Mas ficou patente, ao menos nos telejornais e na imprensa escrita mais vistosa – essa que mesmo sem receber um mísero voto nas urnas continua empolgada com a missão autoimposta de demitir ministros de Estado e outras autoridades graúdas do primeiro escalão do governo federal –, uma pesada abstinência pelo trabalho investigativo: a serviço de quem estavam as forças da legalidade e da polícia estadual? Qual a história – remota e recente – do notório especulador Naji Nahas? E como a área chamada Pinheirinho foi parar no rol de seus bens, quase sempre indisponíveis por obra e arte dessa mesma Justiça? Onde pudemos ouvir a voz de Nahas em defesa de sua terra, um lugar tão eficientemente defendido pelos governantes de plantão? Uma pesquisa no Cartório de Títulos e Documentos em que se acha inscrita a propriedade de Nahas talvez jogasse mais luz sobre o assunto. Vasculhar a história de como os documentos de reintegração de posse foram exarados também forneceria elementos robustos para se entender o que resiste a ser enterrado em Pinheirinho.

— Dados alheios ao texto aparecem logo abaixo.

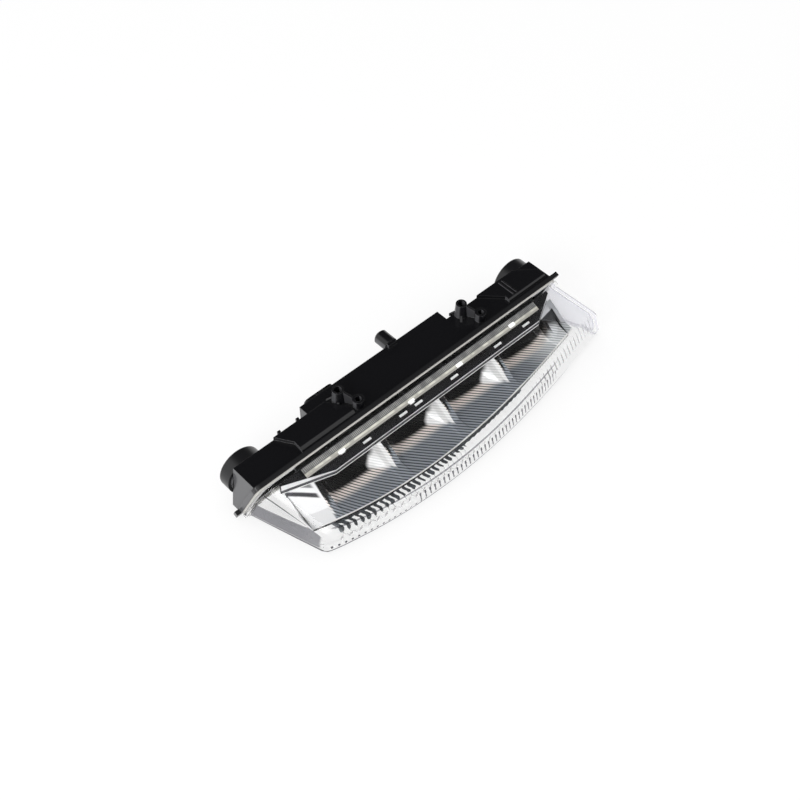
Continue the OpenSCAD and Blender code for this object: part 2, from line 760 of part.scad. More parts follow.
// Front lip of the cover, with a groove along it.
module cover_lip() {
    lip_h = cover_front_z - board_z - gap;
    difference() {
        intersection() {
            translate([0, 0, board_z + gap]) linear_extrude(base_h) difference() {
                cover_plan(0);
                cover_plan(cover_t);
            }
            along_x(cover_end_left, cover_end_right) polygon(concat(cover_line(cover_t / 2),
                [[-joint_ahead - cover_ahead - 1, -base_h], [-joint_ahead - cover_foot, -base_h]]));
        }
        translate([0, 0, board_z + gap + (lip_h - groove_h) / 2]) linear_extrude(groove_h) difference() {
            cover_plan(-1);
            cover_plan(groove_in);
        }
    }
}

module board_cover() color("#3a3c42") {
    intersection() {
        translate([0, 0, -base_h]) linear_extrude(base_h) cover_plan(0);
        along_x(cover_end_left, cover_end_right)
            polygon(concat(cover_line(0), [cover_line(cover_t)[1], cover_line(cover_t)[0]]));
    }
    cover_lip();
    for (x = tab_x) along_x(x - tab_l / 2, x + tab_l / 2) polygon([
        cover_at(tab_ahead, tab_h), cover_at(tab_ahead + tab_w, tab_h),
        cover_at(tab_ahead + tab_w, -cover_t / 2), cover_at(tab_ahead, -cover_t / 2)
    ]);
    translate([cover_x0, -joint_ahead - cover_foot - cover_t, plate_top])
        cube([cover_x1 - cover_x0, cover_t, cover_back_z - cover_t / 2 - plate_top - cover_slope * cover_t]);
    for (i = [0:bowls - 1]) difference() {
        translate([bowl_x(i) - 4, -joint_ahead - cover_foot - cover_t, plate_top])
            cube([8, post_y + joint_ahead + cover_foot + cover_t + 4, lug_t]);
        translate([bowl_x(i), post_y, plate_top - 1])
            cylinder(r = screw_r + gap, h = lug_t + 2, $fn = fine);
    }
}

plate_x0 = ear_x[0] - 3.5;
plate_x1 = ear_x[bowls] + 3.5;
plate_back = -14;
plate_lip = 7;
plate_lip_h = 5;
plate_end = 3.9;

// Plan of a plate under the cover: front and rear edges ahead of the joint, inset at its ends.
module plate_plan(front, rear, inset) {
    y = -joint_ahead;
    x0 = plate_x0 + inset;
    x1 = plate_x1 - inset;
    polygon([
        [x0, y - rear], [x0, y - cover_edge(x0) + plate_end], [cover_x0, y - front],
        [cover_x1, y - front], [x1, y - cover_edge(x1) + plate_end], [x1, y - rear]
    ]);
}

module heat_sink() color("#b9bcc1") difference() {
    union() {
        translate([0, 0, plate_top - plate_t]) linear_extrude(plate_t)
            plate_plan(plate_ahead, plate_back, 0);
        for (x = [plate_x0, plate_x1 - plate_lip])
            translate([x, -joint_ahead - plate_back - plate_t, plate_top - plate_t])
                cube([plate_lip, plate_t, plate_t + plate_lip_h]);
    }
    for (i = [0:bowls - 1]) translate([bowl_x(i), post_y, plate_top - plate_t - 1])
        cylinder(r = screw_r + gap, h = plate_t + 2, $fn = fine);
    for (x = ear_x) translate([x, board_screw_y, plate_top - plate_t - 1])
        cylinder(r = screw_r + eps, h = plate_t + 2, $fn = fine);
}

led_ahead = 4;
board_back = -6;
board_ahead = 8.4;
board_screw_y = -joint_ahead - 1;
head_h = 1.6;
head_r = 2.5;
head_edge = 0.6;
slot_w = 0.6;
slot_h = 0.8;
plate_screw_in = 4.5;
driver_screw_in = 2;

module led_board() color("#e8e8e4") difference() {
    translate([0, 0, board_z]) linear_extrude(board_t) plate_plan(board_ahead, board_back, 1);
    for (x = ear_x) translate([x, board_screw_y, board_z - 1])
        cylinder(r = screw_r + gap, h = board_t + 2, $fn = fine);
}

module led(i) color("#f4e27a") {
    translate([bowl_x(i) - led_w / 2, -joint_ahead - led_ahead - led_w / 2, board_z - led_h / 2])
        cube([led_w, led_w, led_h / 2]);
    translate([bowl_x(i), -joint_ahead - led_ahead, board_z - led_h])
        cylinder(r1 = led_w / 2 - 1, r2 = led_w / 2 - 0.6, h = led_h / 2 + eps, $fn = fine);
}

// Pan-head screw that points up from z = 0 under its head.
module screw(length) {
    cylinder(r = screw_r, h = length, $fn = fine);
    difference() {
        translate([0, 0, -head_h]) cylinder(r1 = head_r - head_edge, r2 = head_r, h = head_h, $fn = fine);
        translate([-head_r, -slot_w / 2, -head_h - eps]) cube([2 * head_r, slot_w, slot_h]);
    }
}

module plate_screws() color("#8f9298") {
    for (i = [0:bowls - 1]) translate([bowl_x(i), post_y, plate_top - plate_t])
        screw(plate_t + lug_t + plate_screw_in);
}

module board_screws() color("#8f9298") {
    for (x = ear_x) translate([x, board_screw_y, board_z - ear_t]) screw(ear_t + board_t + plate_t);
}

// Flat lead from the driver board forward and up to the back of the light board.
link_x = -28;
link_w = 12;
link_t = 0.8;
link_drop = 2;

module board_link() color("#c9b37a") along_x(link_x - link_w / 2, link_x + link_w / 2) {
    y0 = driver_y;
    y1 = -joint_ahead - board_back - 0.1;
    z = board_z - link_drop;
    polygon([[y0, z], [y0, z + link_t], [y1, z + link_t], [y1, board_z], [y1 - 1.5, board_z], [y1 - 1.5, z]]);
}

// DRIVER

module driver_board() color("#1f6b3a") difference() {
    translate([driver_x0, driver_y, driver_z0]) cube([driver_x1 - driver_x0, board_t, driver_z1 - driver_z0]);
    for (x = standoff_x, z = standoff_z) facing_back(x, driver_y - 1, z)
        cylinder(r = screw_r + gap, h = board_t + 2, $fn = fine);
}

module driver_screws() color("#8f9298") {
    for (x = standoff_x, z = standoff_z) facing_back(x, driver_y, z) screw(board_t + driver_screw_in);
}

coil_r = 5;
coil_h = 5;
coil_x = 2;
module driver_coil() color("#2b2b2e") translate([coil_x, driver_y, driver_z0 + coil_r]) rotate([90, 0, 0]) {
    cylinder(r = coil_r, h = 1, $fn = fine);
    cylinder(r = coil_r - 1, h = coil_h, $fn = fine);
    translate([0, 0, coil_h - 1]) cylinder(r = coil_r, h = 1, $fn = fine);
}

cap_can_r = 4;
cap_can_h = 5.4;
cap_can_x = -12;
module driver_capacitor() color("#a9adb3")
translate([cap_can_x, driver_y, driver_z0 + cap_can_r + 1]) rotate([90, 0, 0]) {
    translate([-cap_can_r, -cap_can_r, 0]) cube([2 * cap_can_r, 2 * cap_can_r, 0.8]);
    cylinder(r = cap_can_r, h = cap_can_h, $fn = fine);
}

// Chips on the driver board: middle, width, height and thickness.
chip_up = driver_z1 - 6;
chip_low = driver_z0 + 4;
chips = [
    [driver_x0 + 25.5, chip_up, 5, 4, 1.6], [driver_x0 + 28, chip_low, 7, 5, 1.8],
    [driver_x0 + 19.5, chip_low, 4, 3, 1.2], [driver_x1 - 13.5, chip_up, 4, 4, 1.5]
];
module driver_chips() color("#18181a") {
    for (c = chips) translate([c[0] - c[2] / 2, driver_y - c[4], c[1] - c[3] / 2]) cube([c[2], c[4], c[3]]);
}

// Blades that run from the driver board through the rear wall into the socket.
module connector_contacts() color("#c8a64b") {
    for (i = [0:contacts - 1]) along_y(driver_y + board_t, box_back + socket_depth - 4.5)
        polygon(plate_outline(blade_x(i), socket_z, blade_w, blade_t));
}

// VENT

vent_cap_r = vent_r + gap + 1.6;
vent_cap_out = 5.4;
membrane_t = 0.4;

module vent_cap() color("#26272b") facing_back(vent_x, box_back + 0.3, vent_z) difference() {
    union() {
        cylinder(r = vent_cap_r, h = vent_cap_out - 1, $fn = fine);
        translate([0, 0, vent_cap_out - 1 - eps])
            cylinder(r1 = vent_cap_r, r2 = vent_cap_r - 1, h = 1 + eps, $fn = fine);
    }
    translate([0, 0, -1]) cylinder(r = vent_r + gap / 2, h = vent_out - 0.3 + membrane_t + 1, $fn = fine);
    for (a = [0, 90]) rotate([0, 0, a]) translate([-vent_cap_r - 1, -0.6, -1])
        cube([2 * vent_cap_r + 2, 1.2, 1.8]);
}

module vent_membrane() color("white") facing_back(vent_x, box_back + vent_out, vent_z)
    cylinder(r = vent_r, h = membrane_t, $fn = fine);

// END CAPS

cap_round = 1.2;

module rear_cap(x) color("#1a1b1e") facing_back(x, deck_back + 0.3, -cap_drop) rotate_extrude($fn = 96) {
    h = cap_out - 0.3;
    polygon(concat(
        [[0, h - cap_wall], [0, h]],
        [for (a = [0:22.5:90]) [cap_r - cap_round, h - cap_round] + cap_round * [sin(a), cos(a)]],
        [[cap_r, 0], [cap_r - cap_wall, 0], [cap_r - cap_wall, h - cap_wall]]
    ));
}

module cap_seal(x) color("#3b2f2a") facing_back(x, deck_back + collar_out, -cap_drop)
    ring(collar_r, collar_r - collar_wall + 0.4, seal_t);

housing();
lens();
lens_bead();
reflector();
board_cover();
heat_sink();
led_board();
led(0);  // led_1
led(1);  // led_2
led(2);  // led_3
led(3);  // led_4
plate_screws();
board_screws();
board_link();
driver_board();
driver_coil();
driver_capacitor();
driver_chips();
driver_screws();
connector_contacts();
vent_cap();
vent_membrane();
rear_cap(cap_left_x);  // rear_cap_left
rear_cap(cap_right_x);  // rear_cap_right
cap_seal(cap_left_x);  // cap_seal_left
cap_seal(cap_right_x);  // cap_seal_right
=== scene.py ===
"""Looks of the daytime running light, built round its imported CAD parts."""

import math
from types import SimpleNamespace

import bmesh
import bpy
from mathutils import Matrix, Vector


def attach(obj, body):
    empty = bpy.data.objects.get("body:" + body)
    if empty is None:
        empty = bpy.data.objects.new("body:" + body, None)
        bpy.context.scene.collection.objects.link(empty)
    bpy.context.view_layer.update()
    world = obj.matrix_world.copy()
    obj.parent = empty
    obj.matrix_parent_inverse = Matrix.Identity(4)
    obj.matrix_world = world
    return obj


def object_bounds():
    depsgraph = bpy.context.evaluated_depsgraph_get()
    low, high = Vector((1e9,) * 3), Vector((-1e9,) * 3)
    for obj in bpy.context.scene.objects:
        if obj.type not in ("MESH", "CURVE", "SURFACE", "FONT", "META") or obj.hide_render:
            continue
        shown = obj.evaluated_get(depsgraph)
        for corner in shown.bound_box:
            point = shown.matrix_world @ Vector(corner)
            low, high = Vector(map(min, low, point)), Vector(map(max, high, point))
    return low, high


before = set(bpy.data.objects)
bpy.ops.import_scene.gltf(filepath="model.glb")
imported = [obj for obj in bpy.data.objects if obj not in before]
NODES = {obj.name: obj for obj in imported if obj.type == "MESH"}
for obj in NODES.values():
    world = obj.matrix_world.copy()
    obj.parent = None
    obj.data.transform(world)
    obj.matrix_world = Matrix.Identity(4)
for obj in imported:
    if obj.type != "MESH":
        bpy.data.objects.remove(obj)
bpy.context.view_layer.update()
MM = 0.001

# Sizes of the part that the materials follow, in millimetres.
# "Ahead" is the distance in front of the lens joint, measured at deck height.
JOINT_AHEAD = 7.8
LEAN = math.radians(22.5)
TOP_FALL = 0.414
FOOT = -34.0

NOSE_LEFT = 25.6
LENS_REACH = 55.2
BOW_R = 370.0
BOW_SKEW = 2.93e-6
NOSE_TOP = -21.2
NOSE_SLOPE = 4.0

END_SLANT = 0.3057
LEFT_WALL = -131.5
RIGHT_WALL = 108.5
RIGHT_TILT = 0.1412

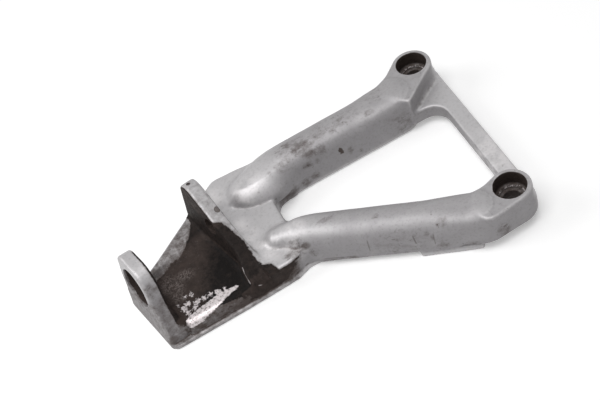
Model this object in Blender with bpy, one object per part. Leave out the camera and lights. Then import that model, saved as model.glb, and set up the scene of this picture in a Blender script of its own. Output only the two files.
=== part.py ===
import bmesh
import bpy
import math
from mathutils import Matrix, Vector

# Footrest hanger: one aluminium casting, metres, Z up, flat back on Z = 0.
# X runs from the clevis to the two bolt bosses, Y from the near boss to the far boss.

NAME = "hanger_casting"
MM = 0.001

# levels, and how far each lies below the boss faces
BACK_Z = 0.0
FACE_Z = 21.0 * MM              # boss faces and pads
FAR_CROWN_RISE = 1.0 * MM       # crown of the far arm above the boss faces
NEAR_CROWN_DROP = 0.4 * MM
DECK_DROP = 8.0 * MM
POCKET_DROP = 11.5 * MM
STRAP_DROP = 9.5 * MM
STRAP_THICK = 7.5 * MM
NEAR_BACK_RISE = 2.2 * MM       # back of the near arm above the flat back
PAD_THICK = 15.5 * MM
DECK_Z = FACE_Z - DECK_DROP         # web between the arm roots
POCKET_Z = FACE_Z - POCKET_DROP     # floor between the clevis ears
STRAP_TOP_Z = FACE_Z - STRAP_DROP
STRAP_LOW_Z = STRAP_TOP_Z - STRAP_THICK
PAD_LOW_Z = FACE_Z - PAD_THICK

# bolt bosses: (x, y) of the two bores
BOSS_X = 145.0 * MM
BOSS_Y = 47.85 * MM
BOSS_RADIUS = 9.8 * MM
COUNTERBORE_RADIUS = 7.5 * MM
COUNTERBORE_DEPTH = 8.0 * MM
SEAT_RADIUS = 6.3 * MM
SEAT_DEPTH = 0.7 * MM
BOLT_RADIUS = 4.3 * MM
STRAP_OUT = 10.6                # mm beyond the bores, outer and inner side of the strap
STRAP_IN = 2.2

# arms: half widths, and what is left straight beside the end corners and the crown
FAR_HALF = 10.3 * MM
NEAR_HALF = 9.5 * MM
END_FLAT = 0.6 * MM
CROWN_FLAT = 1.4 * MM
ARM_BEND = 20.0 * MM
FAR_PATH = ((36.5, 27.2), (57.0, 35.3), (136.6, 36.95))
NEAR_PATH = ((39.0, -6.4), (60.0, -11.8), (134.8, -52.1))

# clevis ears: plane X = offset + turn * y + EAR_LEAN * z, seen from the boss faces
OUTER_TURN = -0.24
INNER_TURN = -0.29
EAR_LEAN = 0.15
EAR_THICK = 7.0 * MM
INNER_EAR_THICK = 7.4 * MM
OUTER_EAR_X = -21.7 * MM        # outer face of the end ear, at y = 0 on the face level
INNER_EAR_X = 25.0 * MM         # pocket side of the inner ear
EYE_RADIUS = 10.0 * MM
EYE_Y = -1.1 * MM
EYE_Z = FACE_Z + 2.3 * MM
PIN_RADIUS = 4.1 * MM
PIN_AXIS = (1.0, 0.33, -0.04)

EDGE = 1.2 * MM                 # cast edge rounding
ARC_STEP = math.radians(15.0)


def collection(name):
    found = bpy.data.collections.get(name) or bpy.data.collections.new(name)
    if found.name not in bpy.context.scene.collection.children:
        bpy.context.scene.collection.children.link(found)
    return found


def rounded(corners, step=ARC_STEP):
    """Corners are (x, y, radius); the outline comes back with its corners turned into arcs."""
    outline = []
    count = len(corners)
    for index, (x, y, radius) in enumerate(corners):
        here = Vector((x, y))
        before = Vector(corners[index - 1][:2]) - here
        after = Vector(corners[(index + 1) % count][:2]) - here
        if radius <= 0.0:
            outline.append(here)
            continue
        inner = before.angle(after)
        reach = radius / math.tan(inner / 2)
        start = here + before.normalized() * reach
        end = here + after.normalized() * reach
        middle = here + (before.normalized() + after.normalized()).normalized() * (
            radius / math.sin(inner / 2))
        turn = math.pi - inner
        steps = max(1, math.ceil(turn / step))
        first = start - middle
        side = 1.0 if first.cross(end - middle) > 0 else -1.0
        for k in range(steps + 1):
            angle = side * turn * k / steps
            outline.append(middle + Vector((
                first.x * math.cos(angle) - first.y * math.sin(angle),
                first.x * math.sin(angle) + first.y * math.cos(angle))))
    return outline


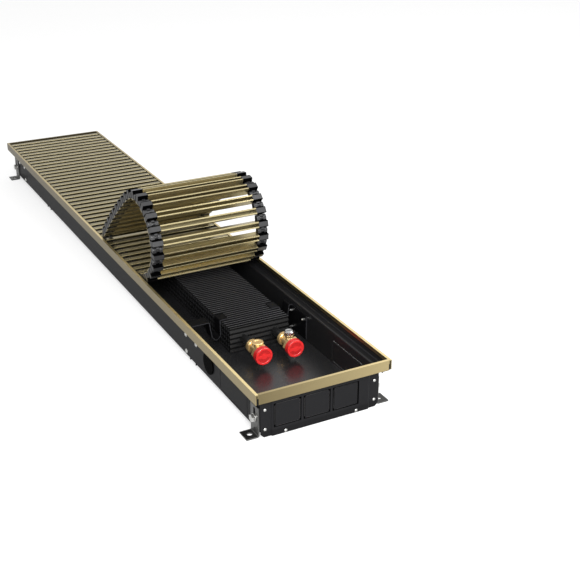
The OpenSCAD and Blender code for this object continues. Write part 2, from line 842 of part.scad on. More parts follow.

Uma imprensa independente já deveria ter assimilado a lição, dando conta que “sempre que autoridades esgrimem a tese da legalidade” já é sinal da existência de muita coisa errada. É só investigar. E também deveria ter aprendido que para além das rusgas paroquiais PSDB vs. PT, tentam sobreviver, agora só da caridade alheia, 1.500 famílias despejadas, sem teto e sem lar. Famílias tão ou mais cheias de humanidade que a única que ostenta Nahas como sobrenome.